Wow. This is exactly what I needed to hear. This is exactly what I have been feeling, though I couldn’t voice it – that concentrating on my relationship with God was selfish and that I needed to be about other people. My fear is that if I let go of my felt need to serve and instead concentrate on God, then I won’t ever serve. That is the devil trying to keep me from growing closer to God!

I recommend this book to everyone but especially those who don’t feel close to God, or don’t completely understand the purpose of life.

Just another little snippet that is also wonderful:

“Grace permits us to come (nay, demands that we come) as empty sinners to be blessed, empty of right feelings, good character, and satisfactory record, with nothing to commend ourselves but our deep need, fully and frankly acknowledged. Then grace, being what it is, is drawn by that need to satisfy it, just as water is drawn to depth that it might fill it. This means that when at last we are content to find no merit nor procuring cause in ourselves, and are willing to admit the full extent of our sinfulness, then there is no limit to what God will do for the poor who look to Him in their nothingness.”

It is mind-boggling to me that God accepts, and actually requires, that I acknowledge my complete lack and His complete abundance. I don’t have to bring anything to the table. I don’t have to have any redeeming qualities in myself. I can come as a empty, weak, wretched sinner and God’s grace reaches out generously to bless me.

“Nothing in my hands I bring; simply to Thy cross I cling.”

“What shall I render unto the LORD for all his benefits toward me? I will take the cup of salvation, and call upon the name of the LORD.” (Psalm 116:12-13).

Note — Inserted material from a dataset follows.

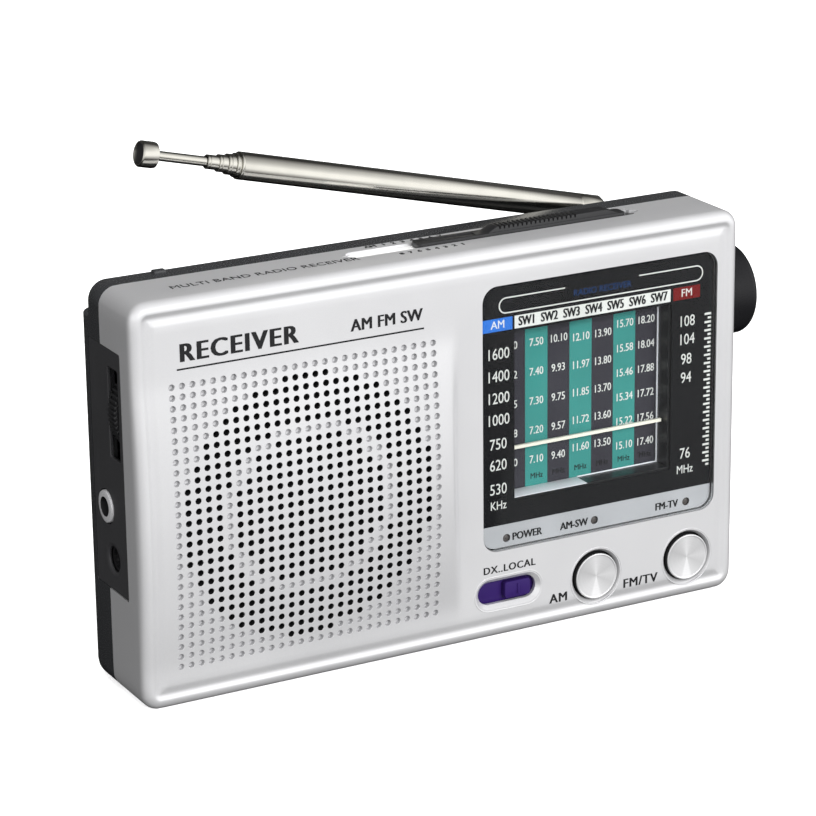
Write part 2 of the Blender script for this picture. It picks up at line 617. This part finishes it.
def sockets():
    left = -WIDTH / 2
    ob = block("earphone_jack", (left + 1.9, EARPHONE_Y - 2.8, EARPHONE_Z - 3.6),
               (left + 12.5, EARPHONE_Y + 4.0, EARPHONE_Z + 3.6), STEEL)
    add_rod(ob, (left - 0.3, EARPHONE_Y, EARPHONE_Z), (1, 0, 0), 3.0, 2.95, sides=24)
    cut_rod(ob, (left - 1, EARPHONE_Y, EARPHONE_Z), (1, 0, 0), 11, 1.8, sides=20)
    ob = block("dc_jack", (left + 1.9, DC_Y - 2.6, DC_Z - 4.0), (left + 12.0, DC_Y + 6.2, DC_Z + 3.6), BLACK)
    add_rod(ob, (left + 0.9, DC_Y, DC_Z), (1, 0, 0), 2.0, 2.6, sides=20)
    cut_rod(ob, (left - 1, DC_Y, DC_Z), (1, 0, 0), 11, 1.9, sides=20)


def leds():
    for name, x in LED_XS.items():
        turned(name, ((0.0, 10.65), (0.9, 10.5), (1.45, 9.9), (1.45, 8.7), (0.0, 8.7)),
               (x, 0, STRIP_LED_Z), (0, -1, 0), LED, sides=16)


# ---------------------------------------------------------------- speaker

def speaker():
    center = (SPEAKER_X, 0, SPEAKER_Z)
    # Heights are distances in front of Y = 0
    basket = ((SPEAKER_R, 9.9), (SPEAKER_R, 9.2), (24.6, 9.0), (12.5, 3.2), (12.5, 2.4), (10.2, 2.4),
              (10.2, 3.9), (12.0, 4.1), (24.2, 9.9))
    turned("speaker_basket", basket, center, (0, -1, 0), STEEL, sides=24, closed=True)
    cone = ((0.0, 4.55), (9.6, 4.55), (22.8, 9.95), (23.9, 10.3), (23.9, 9.95), (22.9, 9.6), (9.6, 4.15),
            (0.0, 4.15))
    turned("speaker_cone", cone, center, (0, -1, 0), PAPER, sides=24)
    magnet = ((0.0, 2.1), (11.0, 2.1), (11.0, -3.2), (0.0, -3.2))
    turned("speaker_magnet", magnet, center, (0, -1, 0), FERRITE, sides=24)


# ---------------------------------------------------------------- boards

def boards():
    main = block("main_board", (2.5, 2.3, 36.6), (46.5, 3.3, 67.0), BOARD)
    cut_rod(main, (DRUM_X, 0, DRUM_Z), (0, 1, 0), 6, 2.2, sides=16)
    block("control_board", (4.0, -5.4, 3.4), (53.6, -4.6, 13.1), BOARD)
    block("band_switch", (-4.0, -6.4, 66.5), (44.0, 1.9, 70.7), STEEL)
    rod("ferrite_rod", (-50.0, 3.4, 62.2), (1, 0, 0), 45.0, 2.6, FERRITE, sides=16)
    turned("ferrite_coil", ((2.75, 14.0), (3.5, 14.0), (3.5, 0.0), (2.75, 0.0)), (-40.0, 3.4, 62.2),
           (1, 0, 0), COPPER, sides=16, closed=True)
    block("if_can", (35.0, 3.6, 57.5), (42.5, 9.8, 65.0), STEEL)
    block("radio_chip", (30.0, 3.6, 43.5), (37.0, 5.4, 54.0), BLACK)
    rod("filter_capacitor", (38.5, 3.6, 40.5), (0, 1, 0), 6.4, 3.0, BLACK, sides=16)


# ---------------------------------------------------------------- batteries

def batteries():
    directions = (1, -1)
    length = BATTERY_LENGTH - 1.4
    for number, (z, way) in enumerate(zip(BATTERY_ZS, directions), 1):
        flat_end_x = BAY_LEFT + 1.8 if way > 0 else BAY_RIGHT - 1.8
        profile = ((0.0, length + 1.0), (2.6, length + 1.0), (2.6, length), (BATTERY_R - 0.4, length),
                   (BATTERY_R, length - 0.4), (BATTERY_R, 0.4), (BATTERY_R - 0.4, 0.0), (0.0, 0.0))
        turned(f"battery_{number}", profile, (flat_end_x, BATTERY_Y, z), (way, 0, 0), JACKET, sides=16)
        spring_x = BAY_LEFT + 0.45 if way > 0 else BAY_RIGHT - 0.45
        contact_spring(f"battery_spring_{number}", (spring_x, BATTERY_Y, z), way)


def contact_spring(name, place, way):
    """Flattened conical coil at the battery's flat end."""
    turns, steps, rise = 2, 10, 0.85
    curve = bpy.data.curves.new(name, "CURVE")
    curve.dimensions = "3D"
    curve.bevel_depth = 0.2 * MM
    curve.bevel_resolution = 1
    curve.use_fill_caps = True
    spline = curve.splines.new("POLY")
    count = turns * steps + 1
    spline.points.add(count - 1)
    for i, point in enumerate(spline.points):
        angle = 2 * math.pi * i / steps
        radius = 4.2 - 0.9 * i / steps
        x = place[0] + way * rise * i / count
        y = place[1] + radius * math.cos(angle)
        z = place[2] + radius * math.sin(angle)
        point.co = (x * MM, y * MM, z * MM, 1.0)
    curve.materials.append(STEEL)
    ob = bpy.data.objects.new(name, curve)
    PARTS.objects.link(ob)
    return ob


# ---------------------------------------------------------------- antenna

def antenna_direction():
    return Vector((-math.cos(ANTENNA_TILT), 0.0, math.sin(ANTENNA_TILT)))


def antenna_point(distance):
    return Vector((PIVOT_X, ANTENNA_Y, PIVOT_Z)) + antenna_direction() * distance


def tilted_block(name, low, high, mat, collection=None):
    """Block in the antenna's own frame: X out along the antenna, Y to the back, Z across it."""
    out = antenna_direction()
    back = Vector((0, 1, 0))
    turn = Matrix((out, back, out.cross(back))).transposed().to_4x4()
    bm = block_mesh(low, high)
    bm.transform(Matrix.Translation((PIVOT_X, ANTENNA_Y, PIVOT_Z)) @ turn)
    return finish(name, bm, mat, collection=collection)


def antenna():
    out = antenna_direction()
    across = Vector((out.z, 0.0, -out.x))
    pivot = Vector((PIVOT_X, ANTENNA_Y, PIVOT_Z))
    knuckle = antenna_point(KNUCKLE_OUT)
    # Swivel: a round boss on the case with a tongue that the fork straddles
    start = REBATE_Y + 0.3
    swivel = rod("antenna_swivel", (PIVOT_X, start, PIVOT_Z), (0, 1, 0), BOSS_END - start, BOSS_R, CHROME,
                 origin=pivot, sides=24)
    tongue = tilted_block("add_tongue", (1.0, -1.6, -0.8), (KNUCKLE_OUT + 1.6, 0.6, 0.8), None, CUTTERS)
    boolean(swivel, tongue, "UNION")
    cut_rod(swivel, (PIVOT_X, 5, PIVOT_Z), (0, 1, 0), 10, 1.15, sides=12)
    cut_rod(swivel, knuckle - across * 4, across, 8, 0.7, sides=12)
    turned("antenna_screw", ((0.0, 12.1), (1.6, 12.1), (1.6, 11.6), (0.95, 11.5), (0.95, 3.5), (0.0, 3.2)),
           (PIVOT_X, 0, PIVOT_Z), (0, 1, 0), STEEL, sides=12)
    rod("antenna_pin", knuckle - across * 2.2, across, 4.4, 0.6, STEEL, origin=knuckle, sides=12)
    # Main tube with its fork
    name, radius, end = TUBES[0]
    profile = tube_profile(radius, end, TUBE_START - 2.0)
    main = turned(name, profile, pivot, out, CHROME, sides=16, closed=True)
    plug = rod("add_plug", antenna_point(KNUCKLE_OUT - 1.7), out, TUBE_START - KNUCKLE_OUT + 0.8, 2.42, None,
               sides=16, collection=CUTTERS)
    boolean(main, plug, "UNION")
    slot = tilted_block("cut_fork", (0.0, -4.0, -0.95), (KNUCKLE_OUT + 2.6, 4.0, 0.95), None, CUTTERS)
    boolean(main, slot)
    cut_rod(main, knuckle - across * 4, across, 8, 0.7, sides=12)
    for name, radius, end in TUBES[1:]:
        turned(name, tube_profile(radius, end, TUBE_START), pivot, out, CHROME, sides=14, closed=True)
    rod_profile = ((0.0, CAP_END), (CAP_R - 0.4, CAP_END), (CAP_R, CAP_END - 0.4), (CAP_R, CAP_START + 0.5),
                   (CAP_R - 0.5, CAP_START), (ROD_R, CAP_START), (ROD_R, TUBE_START + 8.0),
                   (0.0, TUBE_START + 8.0))
    turned("antenna_rod", rod_profile, pivot, out, CHROME, sides=16)


def tube_profile(radius, end, start):
    """Wall of one telescopic tube, with its mouth rolled slightly in."""
    inner = radius - TUBE_WALL
    return ((inner, end), (radius - 0.08, end), (radius, end - 0.5), (radius, start), (inner, start))


def build():
    front_shell()
    rear_shell()
    side_panel()
    battery_door()
    case_screws()
    dial_window()
    dial_frame()
    dial_scale()
    dial_pointer()
    cord_wheels()
    tuning_shaft()
    tuning_knob()
    tuning_capacitor()
    dial_cord()
    push_buttons()
    dx_slider()
    band_slider()
    volume_control()
    sockets()
    leds()
    speaker()
    boards()
    batteries()
    antenna()


build()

Instead of praying to be a vessel that God uses as He wills, I have been taking it upon myself to be of service to God. I have felt the responsibility and guilt of making my life worthwhile and meaningful. That is God’s job! I am the clay; He is the potter. He knows I want to be used. He wants to use me. He may not use me in the way I want to be or think I should be used but He will use me in His own way. It is insofaras I am walking closely with God that I will see the path and purpose for my life.